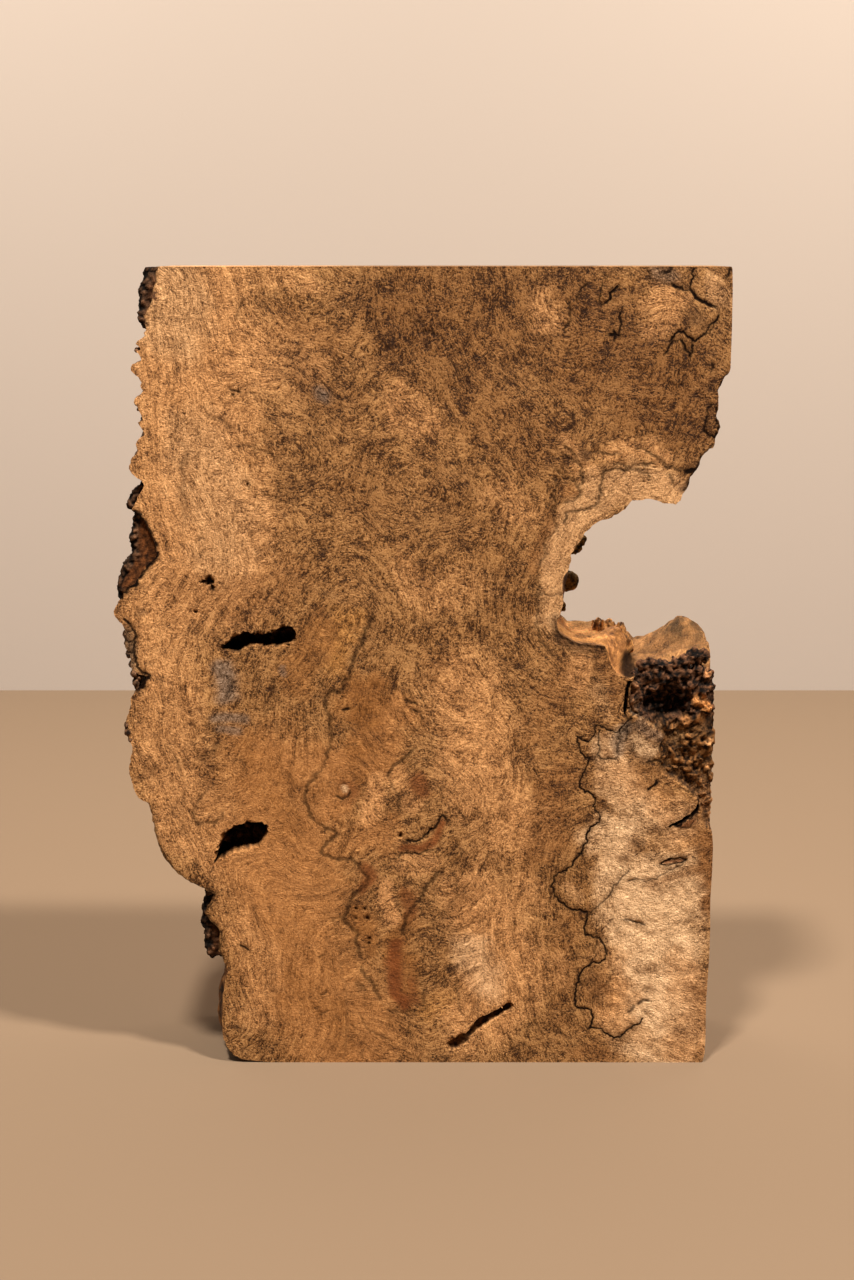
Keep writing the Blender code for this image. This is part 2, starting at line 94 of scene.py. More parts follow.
# Mesh steps: along the edges, over the front, over the back, and the depths of the cross sections
EDGE_STEP = 1.5
FRONT_STEP = 1.42
BACK_STEP = 2.9
SECTION_DEPTHS = [
    0.3, 0.9, 1.8, 3.0, 4.6, 6.6, 8.8, 11.0, 13.2, 15.4, 17.6, 19.8, 22.0, 24.2, 26.6, 29.0, 31.4, 33.8, 36.2,
    38.8, 41.4, 44.0, 46.8, 49.6, 52.4, 55.0, 57.2, 58.8, 59.7,
]

# Live edge on the left, from the top down: teeth, hollows under the bark, the tip and the wane
LEFT_EDGE = [
    (-122.0, 400.0), (-122.6, 396.0), (-122.2, 393.5), (-124.2, 389.5), (-124.8, 384.0), (-127.0, 380.2),
    (-129.0, 378.0), (-128.0, 374.0), (-127.6, 371.5), (-129.0, 369.5), (-128.4, 368.0), (-130.6, 366.6),
    (-133.0, 364.2), (-131.2, 363.2), (-130.0, 362.0), (-133.4, 361.2), (-131.4, 360.0), (-130.4, 356.6),
    (-133.0, 355.6), (-135.0, 354.2), (-135.6, 353.0), (-134.8, 351.2), (-132.6, 349.4), (-130.6, 346.8),
    (-131.4, 344.6), (-130.0, 342.4), (-131.8, 340.2), (-134.5, 338.2), (-134.4, 336.6), (-132.8, 335.0),
    (-132.4, 332.6), (-130.5, 329.2), (-133.2, 327.4), (-131.4, 325.0), (-129.8, 322.0), (-133.4, 319.4),
    (-134.2, 317.0), (-133.4, 313.6), (-137.0, 310.2), (-138.3, 306.6), (-137.6, 304.0), (-134.4, 301.2),
    (-131.2, 298.8), (-131.0, 297.0), (-133.2, 293.6), (-135.4, 289.6), (-137.8, 285.6), (-134.6, 284.2),
    (-131.2, 279.8), (-129.4, 274.8), (-127.0, 269.0), (-126.2, 264.6), (-127.2, 262.2), (-131.0, 259.0),
    (-134.5, 254.8), (-137.2, 249.8), (-141.0, 248.2), (-144.4, 243.0), (-146.8, 238.6), (-148.0, 235.6),
    (-147.2, 232.8), (-143.6, 229.8), (-143.0, 226.0), (-143.2, 221.4), (-142.6, 217.0), (-141.2, 213.6),
    (-140.4, 210.0), (-140.0, 206.0), (-136.6, 205.0), (-133.0, 203.6), (-135.4, 200.2), (-138.4, 196.8),
    (-141.0, 192.6), (-141.2, 188.8), (-143.2, 184.0), (-144.4, 180.0), (-143.6, 176.0), (-142.6, 171.4),
    (-141.2, 167.6), (-142.4, 162.4), (-143.5, 155.2), (-142.4, 150.6), (-141.2, 146.8), (-140.2, 142.8),
    (-137.2, 140.4), (-134.8, 139.4), (-133.0, 134.0), (-132.2, 127.0), (-130.8, 118.4), (-128.0, 111.4),
    (-124.0, 105.6), (-118.6, 100.0), (-113.0, 96.8), (-107.4, 93.6), (-103.0, 91.6), (-104.6, 87.4),
    (-108.4, 81.6), (-105.2, 77.0), (-102.2, 74.6), (-100.8, 71.0), (-101.0, 66.0), (-101.6, 61.6),
    (-99.4, 56.4), (-98.0, 52.6), (-97.4, 49.8), (-98.2, 45.6), (-99.4, 40.8), (-99.8, 35.0), (-100.4, 29.0),
    (-100.6, 22.0), (-100.4, 16.0), (-99.6, 11.0), (-97.8, 7.0), (-95.0, 3.6), (-90.6, 1.7), (-84.0, 0.9),
]
BOTTOM_EDGE = [(-76.0, 0.0), (145.0, 0.0)]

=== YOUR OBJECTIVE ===
Without leaving anything out, quote all the data.

=== FINISHED ANSWER ===
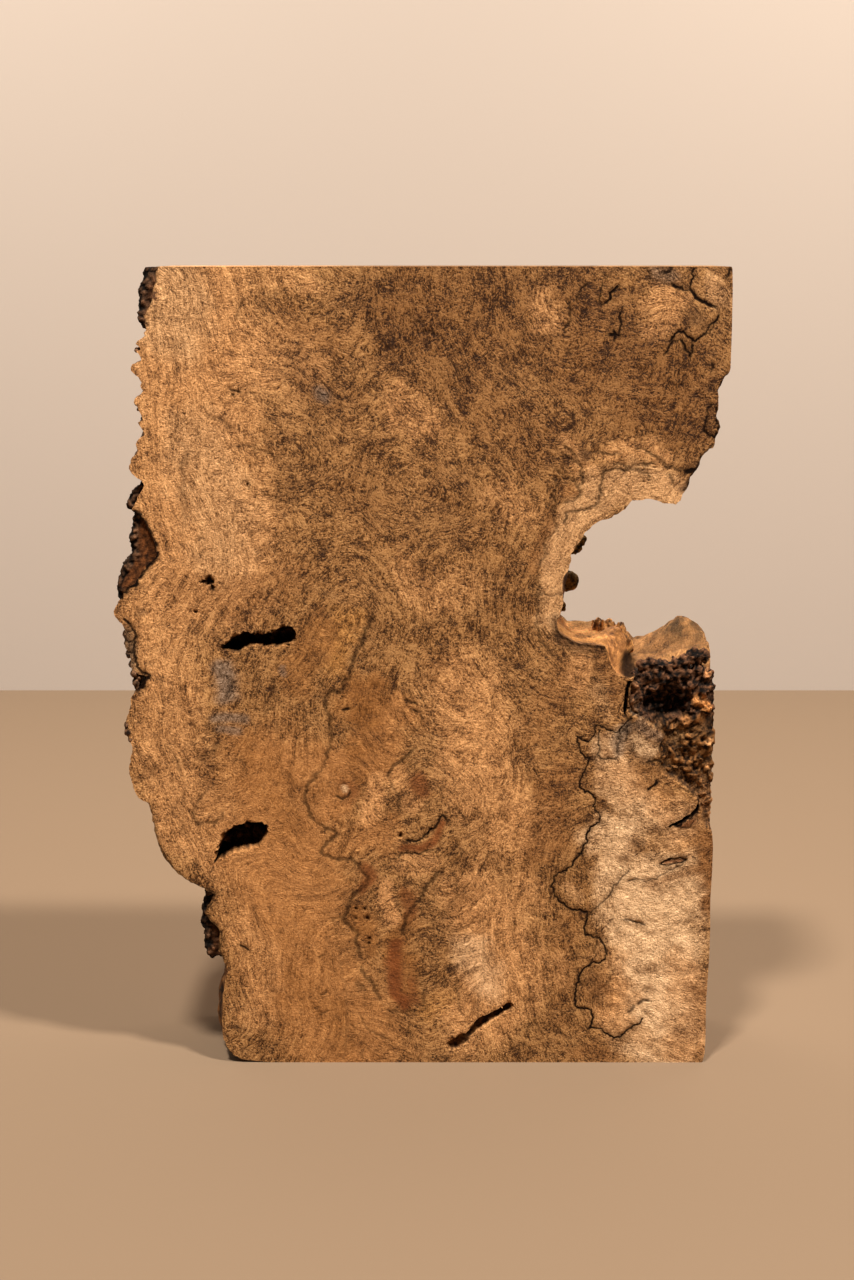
Keep writing the Blender code for this image. This is part 2, starting at line 94 of scene.py. More parts follow.
# Mesh steps: along the edges, over the front, over the back, and the depths of the cross sections
EDGE_STEP = 1.5
FRONT_STEP = 1.42
BACK_STEP = 2.9
SECTION_DEPTHS = [
    0.3, 0.9, 1.8, 3.0, 4.6, 6.6, 8.8, 11.0, 13.2, 15.4, 17.6, 19.8, 22.0, 24.2, 26.6, 29.0, 31.4, 33.8, 36.2,
    38.8, 41.4, 44.0, 46.8, 49.6, 52.4, 55.0, 57.2, 58.8, 59.7,
]

# Live edge on the left, from the top down: teeth, hollows under the bark, the tip and the wane
LEFT_EDGE = [
    (-122.0, 400.0), (-122.6, 396.0), (-122.2, 393.5), (-124.2, 389.5), (-124.8, 384.0), (-127.0, 380.2),
    (-129.0, 378.0), (-128.0, 374.0), (-127.6, 371.5), (-129.0, 369.5), (-128.4, 368.0), (-130.6, 366.6),
    (-133.0, 364.2), (-131.2, 363.2), (-130.0, 362.0), (-133.4, 361.2), (-131.4, 360.0), (-130.4, 356.6),
    (-133.0, 355.6), (-135.0, 354.2), (-135.6, 353.0), (-134.8, 351.2), (-132.6, 349.4), (-130.6, 346.8),
    (-131.4, 344.6), (-130.0, 342.4), (-131.8, 340.2), (-134.5, 338.2), (-134.4, 336.6), (-132.8, 335.0),
    (-132.4, 332.6), (-130.5, 329.2), (-133.2, 327.4), (-131.4, 325.0), (-129.8, 322.0), (-133.4, 319.4),
    (-134.2, 317.0), (-133.4, 313.6), (-137.0, 310.2), (-138.3, 306.6), (-137.6, 304.0), (-134.4, 301.2),
    (-131.2, 298.8), (-131.0, 297.0), (-133.2, 293.6), (-135.4, 289.6), (-137.8, 285.6), (-134.6, 284.2),
    (-131.2, 279.8), (-129.4, 274.8), (-127.0, 269.0), (-126.2, 264.6), (-127.2, 262.2), (-131.0, 259.0),
    (-134.5, 254.8), (-137.2, 249.8), (-141.0, 248.2), (-144.4, 243.0), (-146.8, 238.6), (-148.0, 235.6),
    (-147.2, 232.8), (-143.6, 229.8), (-143.0, 226.0), (-143.2, 221.4), (-142.6, 217.0), (-141.2, 213.6),
    (-140.4, 210.0), (-140.0, 206.0), (-136.6, 205.0), (-133.0, 203.6), (-135.4, 200.2), (-138.4, 196.8),
    (-141.0, 192.6), (-141.2, 188.8), (-143.2, 184.0), (-144.4, 180.0), (-143.6, 176.0), (-142.6, 171.4),
    (-141.2, 167.6), (-142.4, 162.4), (-143.5, 155.2), (-142.4, 150.6), (-141.2, 146.8), (-140.2, 142.8),
    (-137.2, 140.4), (-134.8, 139.4), (-133.0, 134.0), (-132.2, 127.0), (-130.8, 118.4), (-128.0, 111.4),
    (-124.0, 105.6), (-118.6, 100.0), (-113.0, 96.8), (-107.4, 93.6), (-103.0, 91.6), (-104.6, 87.4),
    (-108.4, 81.6), (-105.2, 77.0), (-102.2, 74.6), (-100.8, 71.0), (-101.0, 66.0), (-101.6, 61.6),
    (-99.4, 56.4), (-98.0, 52.6), (-97.4, 49.8), (-98.2, 45.6), (-99.4, 40.8), (-99.8, 35.0), (-100.4, 29.0),
    (-100.6, 22.0), (-100.4, 16.0), (-99.6, 11.0), (-97.8, 7.0), (-95.0, 3.6), (-90.6, 1.7), (-84.0, 0.9),
]
BOTTOM_EDGE = [(-76.0, 0.0), (145.0, 0.0)]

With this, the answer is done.